Gillespie contends that the dispatch of the surrender letter by Davis, which was signed by Mr. Gillespie and which accompanied the Safeco policy, was unauthorized and therefore was an ineffective attempt to exercise the surrender option. Gillespie's argument in this regard is that Davis was authorized only to forward the surrender letter when the Equitable policy was in proper form and in effect. When Davis forwarded the surrender letter to Safeco he had not yet collected the first quarterly premium from Gillespie. It is also apparent from the record that the Equitable policy did not reflect the benefits and features that Gillespie desired.
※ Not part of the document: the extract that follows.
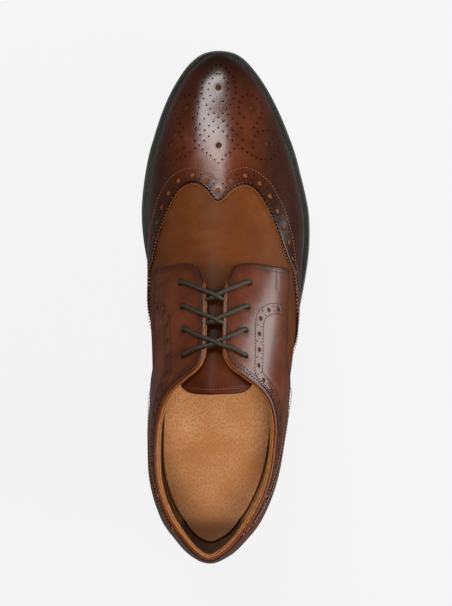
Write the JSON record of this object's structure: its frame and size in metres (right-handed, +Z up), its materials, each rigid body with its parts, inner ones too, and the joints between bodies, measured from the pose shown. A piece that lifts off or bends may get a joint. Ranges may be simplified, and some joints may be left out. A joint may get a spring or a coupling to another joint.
{
  "type": "brogue shoe",
  "caption": "Man's open-laced wing-tip shoe in brown leather, a hollow upper open at the collar on a rubber sole with a low stacked heel.",
  "frame": {"origin": "bottom centre of the shoe's box, on the floor that heel and forefoot rest on", "axes": "+Y towards the toe, +X towards the outer side of this right shoe, +Z up"},
  "size_m": [0.1048, 0.3054, 0.1026],
  "materials": {
    "sole_rubber": "matt moulded rubber",
    "welt_rubber": "ribbed rubber",
    "heel_stack": "matt, grooved between its lifts",
    "insole_pigskin": "pigskin with open pores",
    "vamp_leather": "smooth polished calf",
    "cap_leather": "burnished polished calf",
    "quarter_leather": "smooth polished calf",
    "tongue_leather": "soft calf",
    "lace_cord": "waxed round cord"
  },
  "bodies": {
    "root": {"outsole": "sole_rubber", "welt": "welt_rubber", "heel_block": "heel_stack", "heel_top_lift": "sole_rubber", "insole": "insole_pigskin", "upper": "vamp_leather", "wing_cap": "cap_leather", "quarter_medial": "quarter_leather", "quarter_lateral": "quarter_leather", "heel_counter": "quarter_leather", "tongue": "tongue_leather", "lace_crossing_1": "lace_cord", "lace_crossing_2": "lace_cord", "lace_crossing_3": "lace_cord"}
  },
  "joints": []
}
This Court finds these factors irrelevant, however.

It is nowhere alleged that Safeco had notice that Davis was acting as an agent for Gillespie. The surrender letter was in proper form, signed only by Gillespie, and was accompanied by the policy. In short, the surrender was in the form required by the Safeco policy and Safeco had no option other than to pay the obligation. Safeco *525 had no notice or knowledge of the agency of Davis and therefore could not question his authority.[1] Davis was employed by Gillespie to acquire alternative coverage with Equitable and to cancel the more expensive Safeco policy, a job which was complete prior to Gillespie's death.

The deceased may have elected an option that was not in his best interest in view of the fact that he died soon afterwards, but I believe that Gillespie surrendered his Safeco policy, and that Safeco, therefore, had no obligation to pay the death benefits provided for by the policy.

I would affirm the judgment of the trial court; consequently, I must respectfully dissent.

TORBERT, C.J., and BEATTY and STEAGALL, JJ., concur.

NOTES

[1] I note that Equitable paid over $320,000 to Mrs. Gillespie on the death of the insured.